Jamais EDF n’a été aussi fragile face à des arguments et autres remarques qui ne viennent pas tant des opposants mais d’autorités administratives et d’experts institutionnels. Ainsi les interventions de la Cour des Comptes à Caen puis le 24 janvier 2023 sont accablantes. Non seulement la Rue de Cambon considère qu’EDF n’est pas prêt à lancer un programme industriel aussi massif dans son rapport sur l’EPR mais les remarques développées sur le financement confirment les analyses des opposants au projet.

On est donc en face d’un étrange paradoxe.

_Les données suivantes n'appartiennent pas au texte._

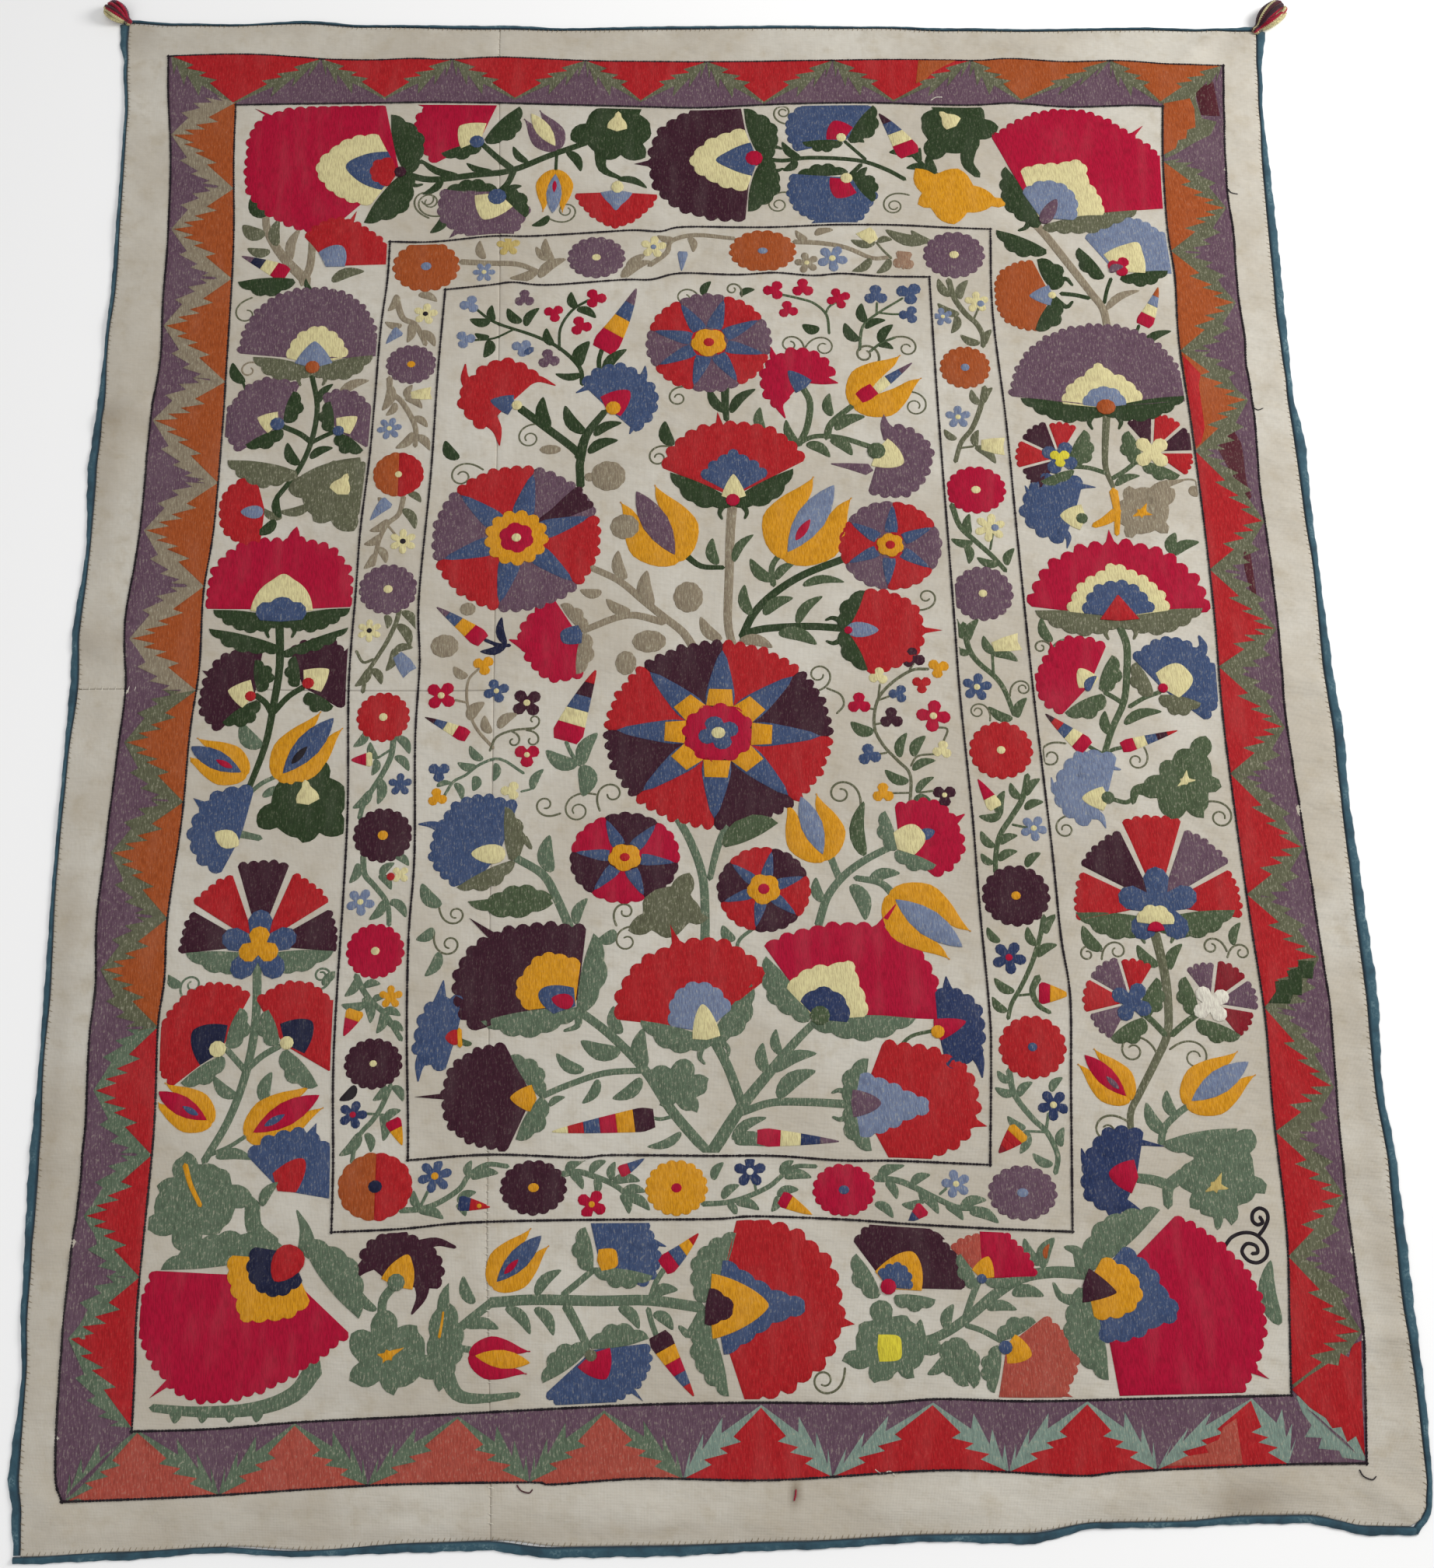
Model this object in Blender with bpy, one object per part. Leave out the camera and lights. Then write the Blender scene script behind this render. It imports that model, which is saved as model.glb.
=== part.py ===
"""Embroidered textile laid flat: three lengths of ground cotton, four edge bindings and two corner tassels.

It lies on its back on the plane z = 0, tasselled edge towards +Y, with the middle of its box on the Z axis.
Places on the cloth are in centimetres from the foot of its middle line, and heights are in millimetres.
"""

import math
from collections import namedtuple

import bmesh
import bpy
from mathutils import Matrix, Vector

CM = 0.01
MM = 0.001

# Driving sizes
CLOTH_WIDE = 123.0
CLOTH_LONG = 159.0
CLOTH_THICK_MM = 2.0
SEWN_GAP = 0.03
BINDING_RIM_MM = 2.2
BINDING_CROWN_MM = 3.0
BINDING_LIP_MM = 1.3
FLAT_WITHIN = 0.2

# Spacing of the mesh lines, wide over the flat middle and close where the margins ripple
MARGIN = 7.0
MARGIN_STEP = 1.35
CLOSER_AT_RIM = 1.3
MIDDLE_STEP = 3.4
ROW_STEP = 2.05

# Each edge from its low end to its high one: where along it, where the cotton ends, how much binding shows
Station = namedtuple("Station", "at edge band")
LEFT = (
    Station(-1.8, -60.0, 0.6),
    Station(1.5, -60.2, 0.8),
    Station(5.0, -60.7, 0.9),
    Station(13.0, -60.8, 0.4),
    Station(20.0, -61.2, 0.6),
    Station(33.0, -61.3, 0.9),
    Station(43.0, -61.7, 0.4),
    Station(48.0, -61.6, 0.6),
    Station(60.0, -62.0, 0.35),
    Station(72.0, -61.9, 0.4),
    Station(80.0, -61.5, 0.8),
    Station(86.0, -61.8, 0.7),
    Station(95.0, -61.5, 0.4),
    Station(104.0, -61.5, 0.9),
    Station(112.0, -61.3, 0.7),
    Station(118.0, -61.5, 0.3),
    Station(126.0, -61.2, 0.45),
    Station(147.0, -61.5, 0.3),
    Station(154.0, -62.0, 0.4),
    Station(157.0, -62.2, 0.8),
    Station(159.3, -62.2, 1.0),
)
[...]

Alors que la filière nucléaire est à la peine, que la critique écologiste classique se trouve confirmée par les faits, d’aucuns interviennent pour empêcher le débat de se tenir et surtout le plus grand nombre d’accéder à l’information. Tout le défi est de déterminer si de tels enfantillages narcissiques se poursuivront alors que le débat « Penly » touche au cœur du problème posé (financement, risques et gouvernance). Il est indispensable qu’en dépit des jeux parlementaires et des effets d’annonce de l’exécutif, que la réflexion commune sur l’opportunité, les modalités et les objectifs d’une éventuelle relance du nucléaire aille à son terme… d’autant plus qu’elle n’a guère eu lieu dans le cadre de la concertation nationale initiée par le gouvernement cet automne.

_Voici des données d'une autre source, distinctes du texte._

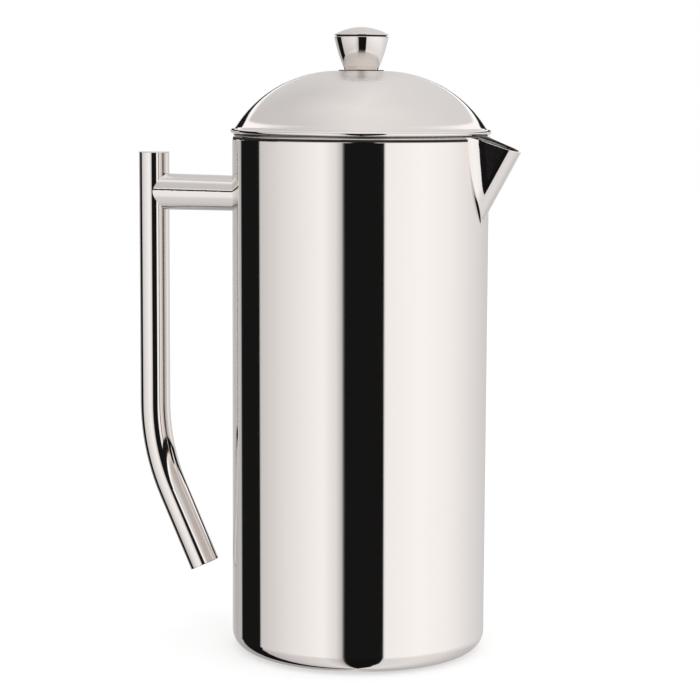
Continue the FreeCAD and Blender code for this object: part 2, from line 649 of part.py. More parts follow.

Il est nécessaire pour cela que d’aucuns s’engagent dans ce débat à la mesure des enjeux, que d’autres renoncent à des jeux de posture et autres pratiques qui relèvent plus de l’obstruction que de la participation et surtout que le plus grand nombre admette que les choix technologiques ne sont pas le monopole d’une caste d’experts et autres spécialistes.

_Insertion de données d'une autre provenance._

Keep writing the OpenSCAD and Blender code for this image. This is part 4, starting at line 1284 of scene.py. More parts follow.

Comme nous l’avions établi à l’occasion du Débat public sur le Plan national de gestion des matières et déchets radioactifs, nous sommes en présence d’une question éthique et non pas d’un débat technique. Chacun en sait suffisamment sur le nucléaire pour faire valoir remarques, opinions et autres proposition sur un système complexe, trop complexe, hors de prix et qui se distingue par le bouquet de risques et autres incertitudes auquel il nous expose de la Mine aux déchets.